Die wechselseitige Aktivierung von Werk und Umgebung durchzieht die künstlerische Praxis von Sarkis und lässt sich auch in früheren Arbeiten, wie der Serie der maßgeschneiderten Kinderkleider Défilé du Siècle en Fluo (1995) wiederfinden. Mit einer konzeptionellen Choreografie evoziert diese Arbeit das Gedenken an Menschen aus verschiedenen Teilen der Welt, wie sie ihre Körper in verschiedenen Zeitepochen gekleidet haben, und wie wir uns eine Zukunft für unsere Existenz vorstellen. In einer Stadt wie Baden-Baden, mit einem bedeutenden älteren Bevölkerungsanteil, manifestiert sich diese Geste als Rückbesinnung auf unsere Kindheit, durch Neonfarben und futuristische Formen der Abstraktion, die vor Intensität leuchten.
Es war seine Zeit in Deutschland, die den Künstler dazu veranlasste, intensiv über die Unterdrückungslogik westlicher Kunst nachzudenken und das Werkkonzept des „Kriegsschatzes“ zu entwickeln. So ist es kein Zufall, dass Sarkis mit dieser Ausstellung in das Dreiländereck zwischen Deutschland, Frankreich und der Schweiz zurückkehrt. Während seiner Professur an der Kunsthochschule in Straßburg in der Nähe von Baden-Baden und im engen Dialog mit Künstlern wie Joseph Beuys und Marcel Broodthaers sowie Kunsthistorikern wie Pontus Hultén, hat er die Suche nach nicht-westlichen Objekten systematisiert, um sie als "objets trouvés" zu kontextualisieren – Objekte, die der Künstler zusammengetragen hat, ohne dass sie ihr Eigenleben verlieren.
Sarkis' Überzeugung, dass Objekte ein Eigenleben haben – mit singulären Geschichten von Schmerz und Leid – führte ihn schließlich zu dem vom deutschen Kunsthistoriker Aby Warburg geprägten Begriff des „Leidschatzes der Menschheit“. In diesem Sinne interpretiert Sarkis die menschliche Geschichte als kollektiven Schatz und Last und verknüpft sie mit seinen eigenen Erinnerungen und seinem Leben.

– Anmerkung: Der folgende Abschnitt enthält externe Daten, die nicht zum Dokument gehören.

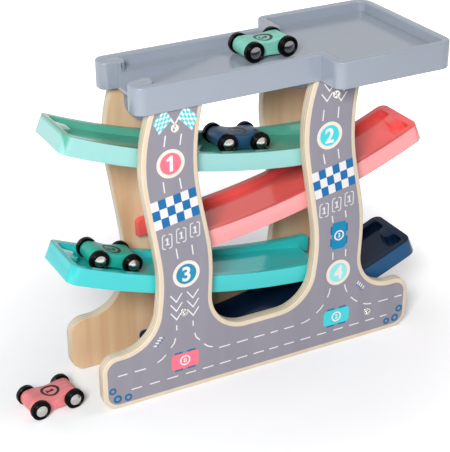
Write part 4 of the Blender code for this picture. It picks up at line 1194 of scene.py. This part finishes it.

„Wir sehen unsere Rolle in der Kunsthalle Baden-Baden als kontinuierliche Vermittler einer offenen Plattform”, so die Kurator*innen Çagla Ilk und Misal Adnan Yidiz. „Geschichte ist nie ein abgeschlossener Prozess. Als solcher ist sie unsere materielle und auch erdende Wirklichkeit. Wir lernen aus Sarkis' künstlerischer Praxis in Bezug auf die menschliche Existenz und unsere ontologischen Fragen. Die Aktualität dieser Ausstellung knüpft nicht nur an eine neue Dringlichkeit der Kunstproduktion angesichts der aktuellen Kriege in unserer Welt an, sondern bekräftigt auch die Rolle von Praxen des Gedenkens im Kontext der aktuellen geopolitischen Entwicklungen. Speziell in Deutschland, aber auch innerhalb eines universellen diskursiven Rahmens, unterstützen wir die vertiefte Auseinandersetzung mit den generationsbedingten psychologischen und sozialen Traumata der Opfer von Krieg, staatlicher Gewalt und Völkermord, einschließlich des armenischen Volkes... Diese Thematisierung ist ein wichtiger Schritt in Richtung Anerkennung, Empathie und Andenken. Kunst allein kann unsere großen Probleme – von der Klimakrise und dem ökologischen Kollaps bis hin zur militaristischen Gentrifizierung und Kriegspolitik – nicht lösen, aber sie verändert unsere Perspektive darauf, wie wir auf sie reagieren.“
Defne Ayas trägt mit einer weiteren Überlegung bei: „Traumatische Erlebnisse – sowohl persönliche als auch kollektive – bieten sich immer zur Instrumentalisierung an, insbesondere durch die Politik. In den Händen und mit den Visionen von Sarkis jedoch bewegt sich diese menschliche Zerbrechlichkeit jenseits der Ökonomie traumatisch-kathartischer Schleifen und wird zu einer Forschungskabale. Ich bin stolz darauf, dass wir in der Kunsthalle Baden-Baden diese kinematografische Montage präsentieren können, die aus seinem fast fünfzigjährigen Engagement zur Erforschung des Begriffs Kriegsschatz schöpft.“
Diesem Modus Operandi für Kunstwerke folgend, die sich mit der Welt verändern, werden in der Kunsthalle während der Ausstellungsdauer sieben Tage und Nächte lang Beschwörungen, Mahlzeiten und Lesungen stattfinden, die Sarkis' sich ständig verändernde Kompositionen neu interpretieren.
Die Ausstellung wurde inszeniert von Sarkis, in enger Zusammenarbeit mit Çagla Ilk, Misal Adnan Yildiz und Defne Ayas.